In 1980, in Gwangju, South Korea, government forces massacre pro-democracy demonstrators. The bodies are stowed in the hall of the complaints department of the Provincial Office. When the bodies — the complaints — grow too many, they are moved to the school gymnasium, and there, a boy named Dong-ho looks for the corpse of his best friend. His is the first section, followed by six more stories of the victims of Gwangju — including a spirit tethered to a stack of rotting corpses, the mother of a dead boy, an editor trapped under censorship, a torture victim remembering her captivity, and, finally, a writer.

That startling final section slips into nonfiction. We learn that the author lived in Dong-ho's house before him; her family escaped to Seoul by luck. When her father brings a secret book of photographs of the massacre home, she finds a photo of a mutilated girl. "Soundlessly, and without fuss, some tender thing deep inside me broke," she writes. The seven chapters of Human Acts describe the breaking of that unnamed tender thing for seven people. The essential goodness of other people, the stability of government, the sense that we are safe inside our skin, not mere eggs waiting to be cracked by careless hands — we readers lose that seven times, too.

"To be degraded, damaged, slaughtered — is this the essential fate of humankind, one that history has confirmed as inevitable?" asks one character. To be either meat or monster? The longing to escape, to be something other than human that shines so clearly in The Vegetarian, is here, too, if submerged: "Trees, you were told, survive on a single breath per day. When the sun rises, they drink in a long, luxurious draft of its rays, and when it sets, they exhale a long stream of carbon dioxide. Those trees over there, who hold those long breaths within themselves with such unwavering patience, are bending under the onslaught of rain." ("Who," not "which.")

Each word of Human Acts seems hypersensitive, like Kang has given her sentences extra nerve endings, like the whole world is alive and feels pain, not just human flesh — even a slab of meat on a grill thrills with horror. She finds violence at the heart of things.

Human Acts has style problems. Long sections are written in the second person, a strategy designed to collapse the distance between character and reader but which actually enhances it. I don't need to be Dong-ho to feel with Dong-ho. As if the story, our shared humanity, our empathy, won't suffice, but a loud finger jabbed to our chests — yes, you! — will do it. It is the promise of this novel — and even of fiction generally — that we can feel with and for others without needing to be them.

And then, Deborah Smith's translation feels undeniably like a translation: It is stilted, with odd register switches. Strangely enough, this foreignness and distance worked well in The Vegetarian. We spend the whole book chasing the cryptic shade of Yeong-hye, so another layer of fog on the glass only makes the novel more poignant. Occasionally translations exoticize rather than bring us in: Parts of Human Acts feel distant, and beautiful, and strange, when they should feel like looking in the mirror.

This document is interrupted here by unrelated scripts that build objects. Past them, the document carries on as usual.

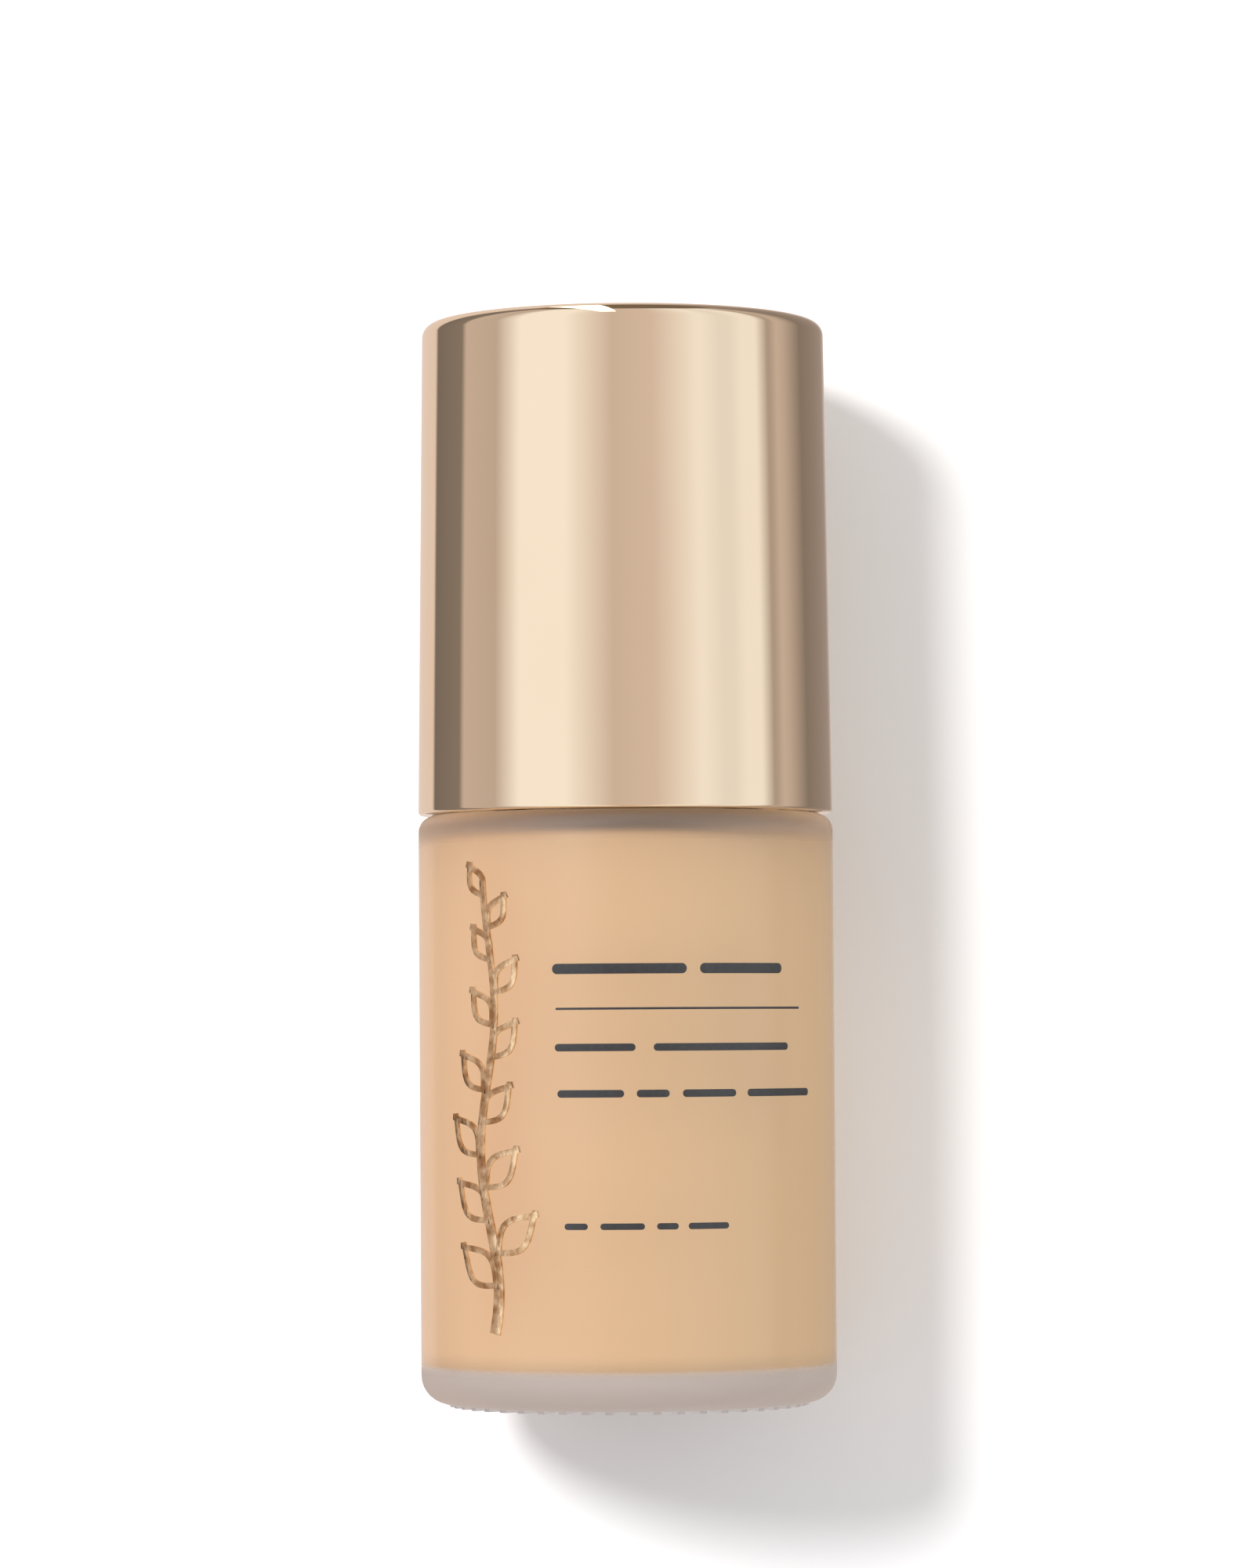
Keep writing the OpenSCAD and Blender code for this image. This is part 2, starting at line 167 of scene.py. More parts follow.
world = bpy.data.worlds.new("room")
bpy.context.scene.world = world
world.use_nodes = True
tree = world.node_tree
tree.nodes.clear()
direction = node(tree, "TexCoord").outputs["Generated"]
side = node(tree, "SeparateXYZ", {"Vector": direction}).outputs["X"]
share = node(tree, "MapRange", {"Value": side, "From Min": -1, "From Max": 1})
slope = node(tree, "VectorMath", {0: direction, 1: room_slope}, operation="DOT_PRODUCT")
level = node(tree, "Math", {0: slope.outputs["Value"], 1: room_strength})
tone = node(tree, "MixRGB", {
    "Fac": share.outputs["Result"], "Color1": linear("#F8F0F6"), "Color2": linear("#F7FAFA")})
air = node(tree, "Background", {"Color": tone.outputs["Color"], "Strength": level.outputs[0]})
node(tree, "OutputWorld", {"Surface": air.outputs["Background"]})

for name, strength in lamp_strengths.items():
    lamp_data = bpy.data.lights.new(name, "SUN")
    lamp_data.energy = strength
    lamp_data.angle = radians(13)
    lamp = bpy.data.objects.new(name, lamp_data)
    lamp.rotation_mode = "QUATERNION"
    lamp.rotation_quaternion = lamp_aim.to_track_quat("-Z", "Y")
    lamp.visible_glossy = False
    bpy.context.scene.collection.objects.link(lamp)
    lit = bpy.data.collections.new(name)
    lit.objects.link(card)
    lamp.light_linking.receiver_collection = lit
    if name == "bottle_lamp":
        lit.collection_objects[0].light_linking.link_state = "EXCLUDE"

# %% [markdown]
# A polished overcap shows what stands round it, so it needs something to show: wide soft panels
# to the left and right of the camera, dark flags beyond them, and the pale card behind. They are
# one upright drum of light round the bottle, whose colour depends on the direction. Only
# reflections see it. A panel runs from one angle to another, counted from the camera's side (0)
# to the right (+) or the left (-). It is white silk or tan card, and its two ends may be lit
# unequally. Between two panels the light fades from one to the next. The drum's lid is dark.

# %% Panels that the polished pieces reflect: (from, to, what it is, light at each end)
SILK, TAN = "#FFFBF9", "#FFEBE1"
PANELS = [
    (-180, -134, TAN, 0.8, 0.8),  # bounce from the card behind
    (-131, -104, TAN, 0.2, 0.25),  # flag on the left
    (-100, -76, TAN, 0.6, 0.55),  # side wall
    (-60, -33, SILK, 1.0, 1.0),  # window
    (-6, 16, TAN, 0.65, 0.7),  # the dimmer room round the camera
    (42, 45, SILK, 0.95, 0.95),  # first lit screen
    (56, 63, SILK, 0.85, 0.85),  # where the two screens meet
    (71, 81, SILK, 0.95, 0.95),  # second lit screen
    (90, 92, TAN, 0.45, 0.45),  # the screen's stand
    (98, 103, TAN, 0.6, 0.55),  # side wall
    (121, 158, TAN, 0.25, 0.35),  # flag on the right
    (179, 180, TAN, 0.8, 0.8)]  # bounce from the card behind
drum_r = 600 * MM
drum_foot, drum_lid = -800 * MM, 1800 * MM
lid_starts, lid_fade = 1250 * MM, 250 * MM
lid_colour = linear("#7A6A5C")

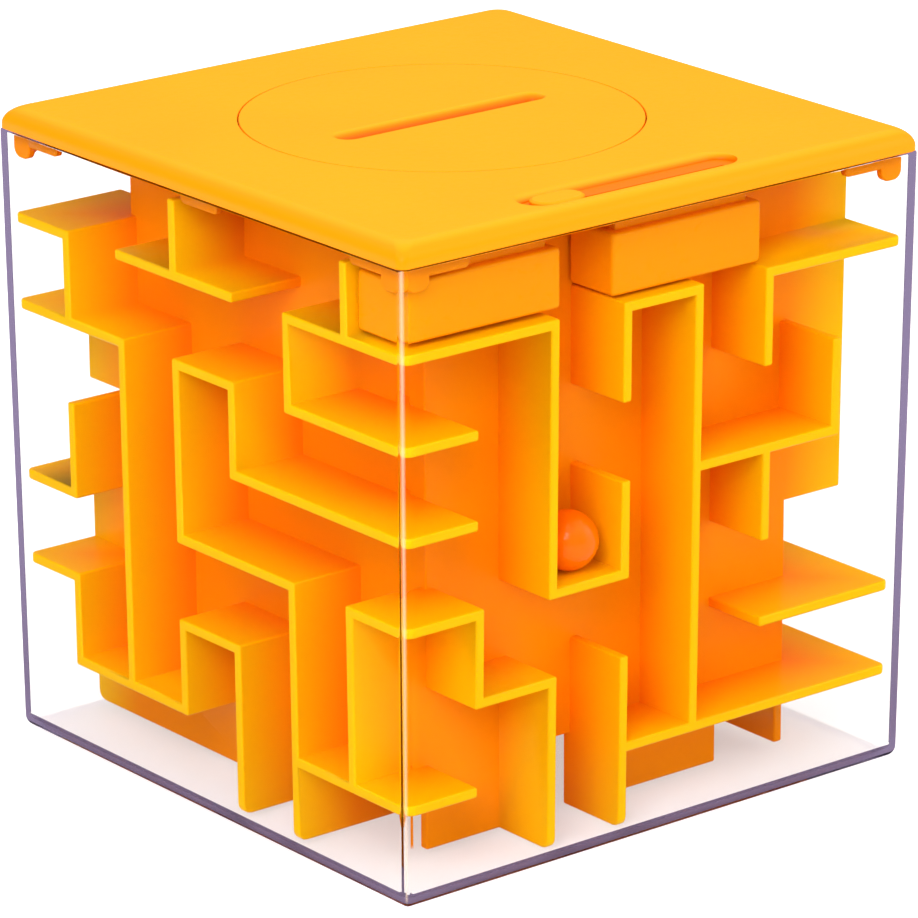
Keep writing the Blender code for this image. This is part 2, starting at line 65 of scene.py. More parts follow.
CASE_TAPER = 0.7
CASE_TOP_HALF = CASE_HIGH[0]
CASE_BOTTOM_HALF = CASE_TOP_HALF - CASE_TAPER
CASE_HEIGHT = CASE_HIGH[2]
CASE_FOOT = 1.6
CASE_WALL = 1.2
CASE_FLOOR = 1.2
CORNER_LOW = 1.35
CORNER_HIGH = 1.0

RIM_GAP = 0.04
LID_TOP = DISC_HIGH[2]
LID_UNDER = CASE_HEIGHT + RIM_GAP
SKIN_BOTTOM = LID_TOP - 1.7
LID_EDGE_ROUND = 2.4

SEAM = 0.15
DISC_CENTRE = ((DISC_LOW[0] + DISC_HIGH[0]) / 2, (DISC_LOW[1] + DISC_HIGH[1]) / 2)
DISC_RADIUS = (DISC_HIGH[0] - DISC_LOW[0]) / 2
DISC_EASE = 0.12
LEDGE_Z = LID_TOP - 1.2
LEDGE_RADIUS = DISC_RADIUS - 1.6
COIN_SLOT_LENGTH = 33.0
COIN_SLOT_WIDTH = 2.6
COIN_SLOT_ROUND = 1.5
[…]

Nonetheless, Human Acts is stunning. Book reviews evaluate how well a book does what it sets out to do, and so we sometimes write nice things about books that perfectly fulfill trivial aims. Otherwise, we'd always be complaining that romance novels or political thrillers fail to justify the ways of God to men. But Han Kang has an ambition as large as Milton's struggle with God: She wants to reconcile the ways of humanity to itself.

She doesn't do that, of course. Not because of the occasional missteps in style and translation, but because of the scope of her ambition. We can't get out of ourselves, discard our awful humanity, take up the answer The Vegetarian gives to the question asked by Human Acts. Kang fails, but hers is an impossible task, and hers a magnificent failure.